**REQUIRED WORK**
Write out exactly the lines below that run from the line containing "Metres, right-handed frame." through the last line of the records.

>> START DATA SHOWN

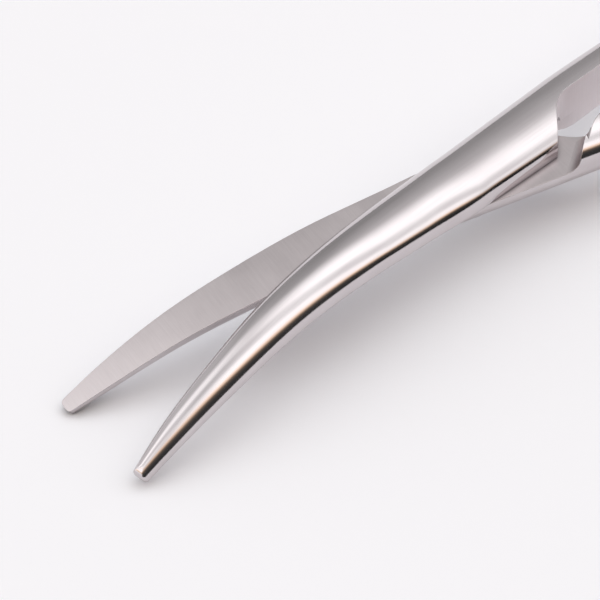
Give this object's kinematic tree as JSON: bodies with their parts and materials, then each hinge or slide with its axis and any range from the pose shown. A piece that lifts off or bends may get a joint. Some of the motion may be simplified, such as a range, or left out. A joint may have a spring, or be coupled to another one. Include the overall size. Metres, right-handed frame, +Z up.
{
  "type": "dissecting scissors",
  "caption": "Curved blunt-tipped dissecting scissors with lap joint, pivot screw and two finger rings, lying open.",
  "frame": {"origin": "centre of the footprint, on the surface that the scissors lie on", "axes": "+X from the tips towards the finger rings, +Z up from the surface, +Y to the side of the upper half's ring"},
  "size_m": [0.1444, 0.0822, 0.0099],
  "materials": {
    "upper_steel": "mirror polished outside, ground satin on the inner faces",
    "lower_steel": "mirror polished outside, ground satin on the inner faces",
    "screw_steel": "polished"
  },
  "bodies": {
    "lower": {"lower_half": "lower_steel"},
    "upper": {"upper_half": "upper_steel", "pivot_screw": "screw_steel"}
  },
  "joints": [
    {"name": "pivot", "type": "hinge", "parent": "lower", "child": "upper", "pos_m": [-0.02889, 0, 0.0067], "axis": [0.0464, 0, 0.9989], "range_deg": [-15.2, 44.8]}
  ]
}
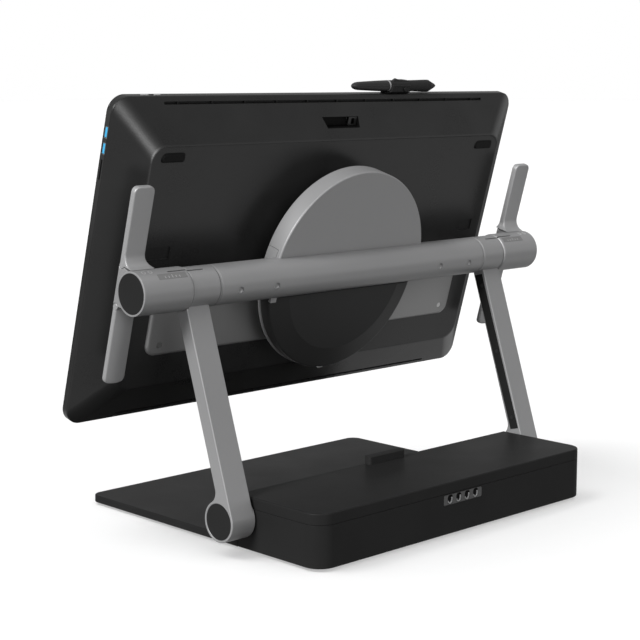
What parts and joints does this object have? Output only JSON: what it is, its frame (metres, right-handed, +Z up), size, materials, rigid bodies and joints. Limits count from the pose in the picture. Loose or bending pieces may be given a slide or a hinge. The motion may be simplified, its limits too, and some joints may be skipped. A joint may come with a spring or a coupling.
{
  "type": "pen display on adjustable stand",
  "caption": "Pen drawing display held by a round turntable hub on a crossbar, with two swinging arms, squeeze levers, a weighted desk base and a pen in its holder.",
  "frame": {"origin": "centre of the base's box on the desk, at the bottom of the rubber feet", "axes": "+Z up, +X to the user's right along the display's width, the user on the -Y side facing +Y"},
  "size_m": [0.675, 0.4144, 0.5291],
  "materials": {
    "base_plastic": "fine matte texture",
    "dark_plastic": "satin",
    "shell_black": "soft matte",
    "grey_coat": "satin grey coat",
    "lever_coat": "satin grey coat",
    "module_grey": "satin grey coat",
    "window_grey": "satin",
    "light_ring": "satin",
    "steel": "machined",
    "black_steel": "black oxide",
    "rubber": "matte",
    "screen_glass": "etched anti-glare",
    "panel_black": "smooth",
    "cast_metal": "cast",
    "board_green": "satin",
    "port_metal": "plated",
    "pen_black": "satin",
    "pen_rubber": "soft grip"
  },
  "bodies": {
    "base": {"base_plate": "base_plastic", "base_housing": "base_plastic", "base_lid": "base_plastic", "base_bottom": "base_plastic", "counterweight": "steel", "base_feet": "rubber", "cable_clip": "grey_coat", "rest_bumper": "rubber", "pivot_shafts": "steel", "counterbalance_springs": "steel", "base_screws": "black_steel"},
    "arms": {"arm_right": "grey_coat", "arm_left": "grey_coat", "arm_cover_right": "dark_plastic", "arm_cover_left": "dark_plastic", "arm_cover_screws": "black_steel", "arm_pivot_caps": "dark_plastic"},
    "head": {"crossbar_tube": "grey_coat", "tilt_shaft": "steel", "collar_rings": "light_ring", "end_housing_right": "grey_coat", "end_housing_left": "grey_coat", "end_caps": "dark_plastic", "tube_plugs": "light_ring", "angle_windows": "window_grey", "hub_upper_shell": "grey_coat", "hub_lower_shell": "dark_plastic", "hub_bracket": "steel", "hub_bearing": "steel", "lever_pins": "steel"},
    "rotation_catch": {"rotation_catch": "light_ring"},
    "tilt_lever_right": {"tilt_lever_right": "lever_coat"},
    "tilt_lever_left": {"tilt_lever_left": "lever_coat"},
    "height_lever_right": {"height_lever_right": "lever_coat"},
    "height_lever_left": {"height_lever_left": "lever_coat"},
    "display": {"turntable_plate": "black_steel", "turntable_screws": "black_steel", "back_shell": "shell_black", "front_frame": "shell_black", "cover_glass": "screen_glass", "display_panel": "panel_black", "chassis": "cast_metal", "main_board": "board_green", "fan_frames": "dark_plastic", "module_cover": "module_grey", "module_screws": "black_steel", "rear_pads": "rubber", "vent_grilles": "dark_plastic", "side_ports": "port_metal", "pen_holder": "dark_plastic"},
    "fan_rotor_right": {"fan_rotor_right": "dark_plastic"},
    "fan_rotor_left": {"fan_rotor_left": "dark_plastic"},
    "power_button": {"power_button": "light_ring"},
    "touch_switch": {"touch_switch": "light_ring"},
    "pen": {"pen_barrel": "pen_black", "pen_grip": "pen_rubber", "pen_ring": "light_ring"},
    "pen_nib": {"pen_nib": "pen_black"},
    "pen_switch": {"pen_switch": "pen_black"}
  },
  "joints": [
    {"name": "arm_height", "type": "hinge", "parent": "base", "child": "arms", "pos_m": [0, 0.083, 0.0405], "axis": [1, 0, 0], "range_deg": [-20, 28]},
    {"name": "display_tilt", "type": "hinge", "parent": "arms", "child": "head", "pos_m": [0, 0.01851, 0.2963], "axis": [-1, 0, 0], "range_deg": [-10, 50]},
    {"name": "display_turn", "type": "hinge", "parent": "head", "child": "display", "pos_m": [0, -0.02001, 0.30708], "axis": [0, 0.963, -0.2696], "range_deg": [-20, 20]},
    {"name": "tilt_lever_right_squeeze", "type": "hinge", "parent": "head", "child": "tilt_lever_right", "pos_m": [0.3215, 0.00145, 0.32662], "axis": [1, 0, 0], "range_deg": [0, 8], "stiffness_Nm_per_rad": 3, "springref_deg": -2.86},
    {"name": "tilt_lever_left_squeeze", "type": "hinge", "parent": "head", "child": "tilt_lever_left", "pos_m": [-0.3215, 0.00145, 0.32662], "axis": [1, 0, 0], "range_deg": [0, 8], "stiffness_Nm_per_rad": 3, "springref_deg": -2.86},
    {"name": "height_lever_right_squeeze", "type": "hinge", "parent": "head", "child": "height_lever_right", "pos_m": [0.3215, -0.01181, 0.27924], "axis": [-1, 0, 0], "range_deg": [0, 8], "stiffness_Nm_per_rad": 3, "springref_deg": -2.86},
    {"name": "height_lever_left_squeeze", "type": "hinge", "parent": "head", "child": "height_lever_left", "pos_m": [-0.3215, -0.01181, 0.27924], "axis": [-1, 0, 0], "range_deg": [0, 8], "stiffness_Nm_per_rad": 3, "springref_deg": -2.86},
    {"name": "rotation_catch_pull", "type": "slide", "parent": "head", "child": "rotation_catch", "axis": [0, -0.2696, -0.963], "range_m": [0, 0.003], "stiffness_N_per_m": 200, "springref_m": -0.002},
    {"name": "power_press", "type": "slide", "parent": "display", "child": "power_button", "axis": [0, -0.2696, -0.963], "range_m": [0, 0.0004], "stiffness_N_per_m": 400, "springref_m": -0.0005},
    {"name": "touch_slide", "type": "slide", "parent": "display", "child": "touch_switch", "axis": [1, 0, 0], "range_m": [0, 0.006]},
    {"name": "fan_spin_right", "type": "hinge", "parent": "display", "child": "fan_rotor_right", "pos_m": [0.15, -0.03166, 0.3847], "axis": [0, 0.963, -0.2696], "continuous": true},
    {"name": "fan_spin_left", "type": "hinge", "parent": "display", "child": "fan_rotor_left", "pos_m": [-0.15, -0.03166, 0.3847], "axis": [0, 0.963, -0.2696], "continuous": true},
    {"name": "pen_lift", "type": "slide", "parent": "display", "child": "pen", "axis": [0, 0.2696, 0.963], "range_m": [0, 0.04]},
    {"name": "nib_press", "type": "slide", "parent": "pen", "child": "pen_nib", "axis": [1, 0, 0], "range_m": [0, 0.0004], "stiffness_N_per_m": 400, "springref_m": -0.0005},
    {"name": "pen_switch_rock", "type": "hinge", "parent": "pen", "child": "pen_switch", "pos_m": [-0.114, -0.00602, 0.52581], "axis": [0, 0.963, -0.2696], "range_deg": [-3, 3], "stiffness_Nm_per_rad": 0.5}
  ]
}
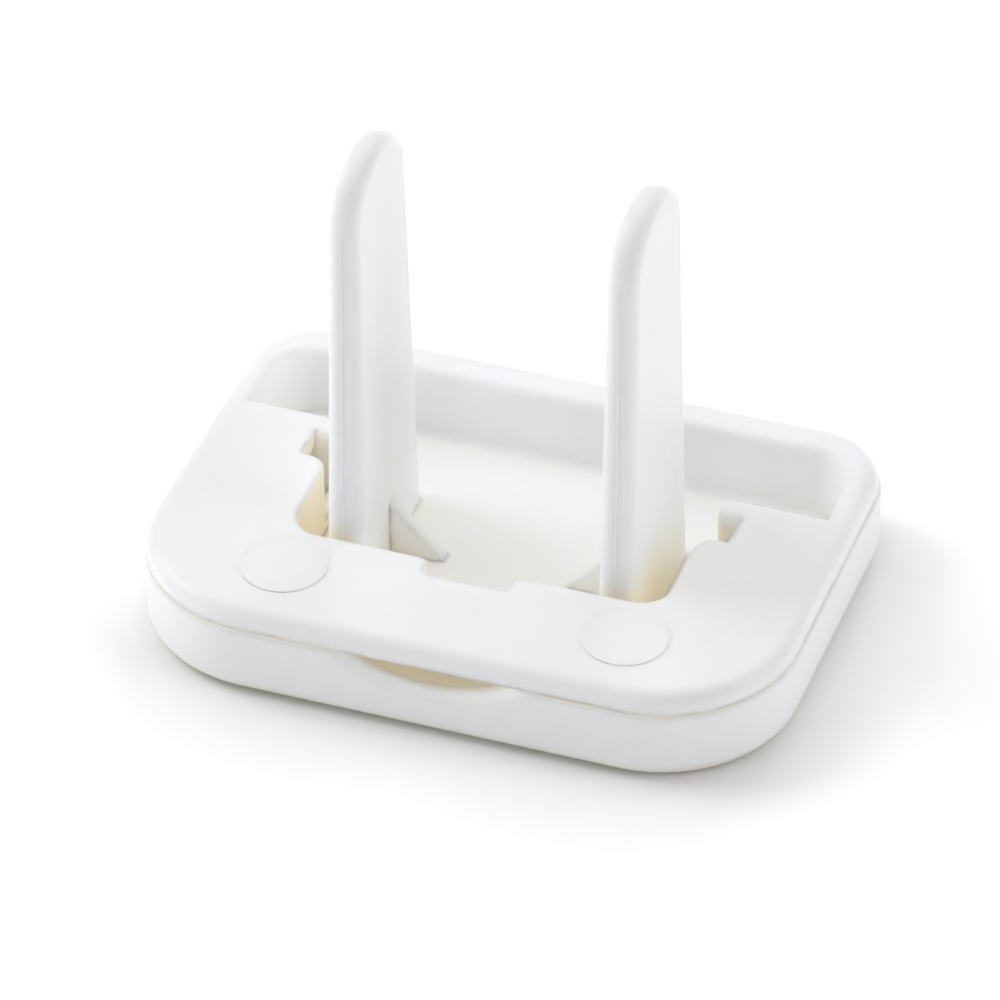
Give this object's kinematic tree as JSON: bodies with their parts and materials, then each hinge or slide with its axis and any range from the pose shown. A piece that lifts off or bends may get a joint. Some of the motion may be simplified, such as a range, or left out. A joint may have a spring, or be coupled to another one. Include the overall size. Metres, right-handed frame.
{
  "type": "outlet safety cover",
  "caption": "White plastic outlet cover: a low rounded-rectangle cap with flat blades standing on its wall side, an open trough and a fingernail notch.",
  "frame": {"origin": "middle of the room-side face, on the surface the cover lies on", "axes": "+Z towards the wall side, along the blades; +X across both blades; -Y towards the fingernail notch"},
  "size_m": [0.0302, 0.0216, 0.0229],
  "materials": {
    "white_plastic": "gloss"
  },
  "bodies": {
    "root": {"prong_plate": "white_plastic", "face_shell": "white_plastic"}
  },
  "joints": []
}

>> END DATA SHOWN

**TASK OUTPUT**
Give this object's kinematic tree as JSON: bodies with their parts and materials, then each hinge or slide with its axis and any range from the pose shown. A piece that lifts off or bends may get a joint. Some of the motion may be simplified, such as a range, or left out. A joint may have a spring, or be coupled to another one. Include the overall size. Metres, right-handed frame.
{
  "type": "outlet safety cover",
  "caption": "White plastic outlet cover: a low rounded-rectangle cap with flat blades standing on its wall side, an open trough and a fingernail notch.",
  "frame": {"origin": "middle of the room-side face, on the surface the cover lies on", "axes": "+Z towards the wall side, along the blades; +X across both blades; -Y towards the fingernail notch"},
  "size_m": [0.0302, 0.0216, 0.0229],
  "materials": {
    "white_plastic": "gloss"
  },
  "bodies": {
    "root": {"prong_plate": "white_plastic", "face_shell": "white_plastic"}
  },
  "joints": []
}